Editorial: California should renew support for affordable housing

Published: Sunday, Aug. 11, 2013 - 12:00 am | Page 6E

California remains among the most expensive housing markets in the country.

The median price for a home in June was $352,000 statewide, according to Data Quick. The income needed to afford this house would be about $135,000 annually. Of course, median income is nowhere near that – less than $60,000 a year.

Even in Sacramento, which is lower-priced, a family would need to earn about $79,000 to afford the median-priced house price of $205,661.

California continues to have a giant mismatch between incomes and housing prices.

Not surprisingly, a preschool teacher earning an annual salary of $30,000 and a construction worker earning $39,500 struggle to find an affordable home to buy or rent. So do senior citizens on fixed incomes, veterans returning home from war and anyone earning minimum wage.

We have to figure out how to produce affordable housing for those who are on fixed incomes or working at lower-wage jobs.

This task has become all the more urgent since voter-approved housing bonds from 2002 and 2006 that provided $500 million a year have run out. And the Legislature and Gov. Jerry Brown eliminated redevelopment agencies as of 2012 – which had been required to allocate 20 percent of tax-increment monies generated in redevelopment districts for affordable housing, totaling about $1 billion per year.

How to replace that $1.5 billion a year to produce affordable housing of the future – and leverage private bank loans and federal funds?

Of 47 states and the District of Columbia that have housing trust funds, the most common revenue source is a real estate transfer tax tied to the value of the property – but that is vigorously opposed by the California Association of Realtors. The second most common source is a document recording fee – in Connecticut, Delaware, Illinois, Kentucky, Massachusetts, Missouri, Ohio, Oregon, Pennsylvania, Washington and the District of Columbia.

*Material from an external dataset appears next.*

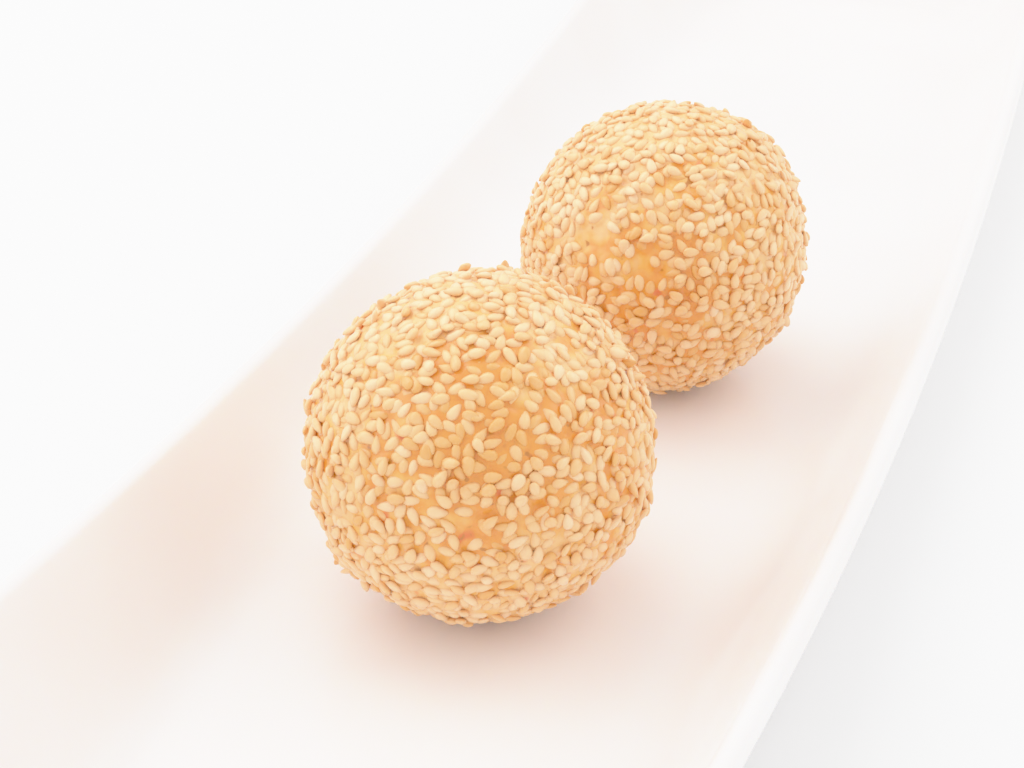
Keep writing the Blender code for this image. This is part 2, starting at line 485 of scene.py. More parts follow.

Senate Bill 391 by Sen. Mark DeSaulnier, D-Concord, would put a $75 document recording fee on real estate transactions such as refinancing – but, to allay industry opposition, excludes home and commercial property sales. Raising an expected $300 million in low-activity years and $700 million in high-activity years, this would allow the state to add an average of 10,500 new affordable apartments and single-family homes annually.

This is worth supporting, has a nexus to housing and is in line with how other states fund affordable housing.

The Senate passed SB 391 in May.

Now the bill goes to the Assembly, which holds hearings on Monday and Wednesday. This bill should garner support from both Democrats and Republicans. Builders and almost every major business association across the state support SB 391. The California Bankers Association, which opposed the idea in the past, has taken a neutral position.

The powerful Realtors association opposes the bill, though it supported a similar bill last year, making this an uphill battle. Legislators should ask, if not a document recording fee, what source would you support to raise enough funds to add 10,500 new affordable apartments and single-family homes annually?

Supporters might take a playbook from Oregon, where a document recording fee passed easily in 2009 with eight Republican votes in the Oregon House and two in the Oregon Senate.

An increase in the fee this year targeting affordable housing for veterans not only won Republican votes, but Republican sponsors.

How would a $75 document recording fee work? A traditional refinance results in two documents being recorded (deed of trust and reconveyance).

Compare this one-time $150 fee with the hundreds each month that homeowners, mostly at the upper end of the income spectrum, save through refinancing. This is not onerous.

Further, a $500 million-a-year investment in affordable housing would be small in comparison with California's $5 billion annual mortgage interest deduction subsidy for homeownership, a benefit that goes disproportionately to higher-income households.

The Assembly should champion SB 391 on a bipartisan basis to reduce the number of California households that are priced out of affordable housing.